Che cosa ha deciso il TAR su Stamina
Ha accolto il ricorso di Davide Vannoni e di conseguenza è sospesa la bocciatura del trattamento con staminali da parte dei commissari del ministero della Salute
Il TAR del Lazio ha sospeso il decreto con cui era stata nominata dal ministero della Salute la commissione che si era occupata del trattamento Stamina, il controverso “metodo” basato sulle staminali somministrato a decine di pazienti con malattie gravi, per lo più non curabili.
Il ricorso era stato presentato dal presidente di Stamina Foundation, Davide Vannoni. Avendo accolto il ricorso, di fatto il TAR ha anche sospeso il giudizio della Commissione, che aveva bocciato il trattamento Stamina stabilendo che non fosse proseguita la sua sperimentazione. Stamina Foundation aveva contestato la composizione della Commissione, accusando gli esperti che ne facevano parte di non essere imparziali e di essersi espressi già in passato sul trattamento prima di essere nominati.

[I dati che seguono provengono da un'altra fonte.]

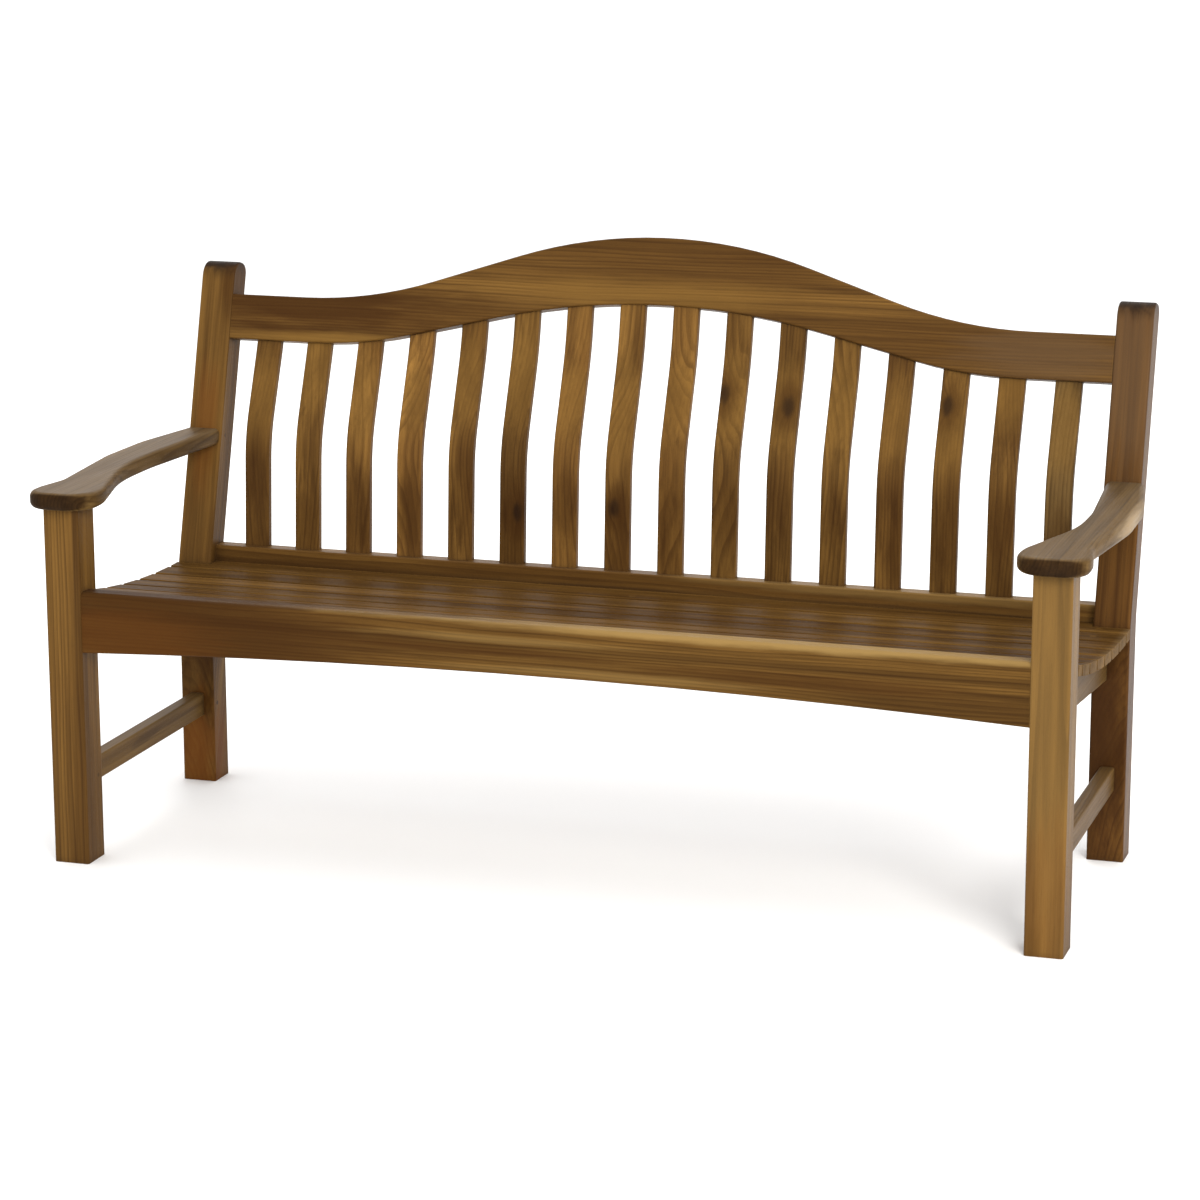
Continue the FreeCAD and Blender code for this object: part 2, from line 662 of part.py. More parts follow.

Nell’ordinanza i giudici amministrativi dicono che ai lavori del Comitato scientifico per la sperimentazione “partecipino esperti, eventualmente anche stranieri, che sulla questione non abbiano già preso posizione o, se ciò non è possibile essendosi tutti gli esperti già esposti, che siano chiamati in seno al Comitato, in pari misura, anche coloro che si sono espressi in favore del metodo”. Il TAR scrive che “dai certificati medici non risulta che questi pazienti abbiano subito effetti negativi collaterali” e che “solo un’approfondita istruttoria in contraddittorio con chi afferma che il metodo non produce effetti negativi collaterali, potrà – ove a conclusione dei lavori si arrivasse a confermare il parere contrario all’inizio della sperimentazione – convincere anche i malati con patologie dall’esito certamente infausto, e che su tale metodo hanno riposto le ultime speranze, che il rimedio stesso non è almeno allo stato effettivamente praticabile”.
Il TAR dice inoltre che “la giusta preoccupazione del ministero della Salute e della Comunità scientifica è che non siano autorizzate procedure che creino solo illusioni di guarigione o di un miglioramento del tipo di vita e che si dimostrino invece nella pratica inutili o addirittura dannose”, per questo motivo sarebbe necessaria “un’istruttoria a tal punto approfondita da non lasciare più margini di dubbio, anche ai fautori del metodo in esame, ove il procedimento di concludesse negativamente, che il metodo non è, o almeno non è per il momento, praticabile”.
Il ministero della Salute ha annunciato che sarà istituito un nuovo comitato scientifico di esperti per occuparsi del trattamento Stamina. “Ho voluto attivare immediatamente le procedure per il nuovo Comitato perché ritengo che in questa vicenda non si possano lasciare i malati e le famiglie nel dubbio” ha detto il ministro della Salute Beatrice Lorenzin. Il ministero ha anche annunciato che sarà presentata l’impugnazione presso l’Avvocatura dello stato, l’organismo deputato alla tutela e alla rappresentanza dello stato delle pubbliche amministrazioni italiane nelle controversie legali.
A inizio ottobre il ministro aveva deciso di cancellare l’annunciata sperimentazione del trattamento Stamina in seguito agli approfondimenti della Commissione sulla sua potenziale pericolosità. Alla fine dello stesso mese alla Camera durante un “question time” aveva spiegato le conclusioni della Commissione.
Il comitato nominato per la sperimentazione doveva valutare non il funzionamento del trattamento ma la sua possibile applicazione, e cioè che ci fossero i parametri per dare il via alla sperimentazione così come previsto dalla normativa internazionale, anche con alcune deroghe precise. Queste deroghe però non potevano andare oltre due aspetti: la sicurezza dei pazienti e la ripetibilità del metodo. Purtroppo il comitato ha dato una valutazione negativa. A quel punto abbiamo chiesto all’Avvocatura dello Stato cosa dovesse fare il ministero, e l’Avvocatura ha risposto che non c’erano i presupposti per proseguire la sperimentazione.
Lunedì 2 dicembre la procura di Torino ha richiesto il rinvio a giudizio di Vannoni, accusato di presunte pressioni nei confronti della Giunta e del Consiglio regionale del Piemonte per ottenere un finanziamento di mezzo milione di euro nel 2007. I fondi furono inizialmente stanziati e poi bloccati dalla giunta di allora, presieduta da Mercedes Bresso (PD). Secondo il pubblico ministero Giancarlo Avenati Bassi si sarebbe trattato di tentata truffa.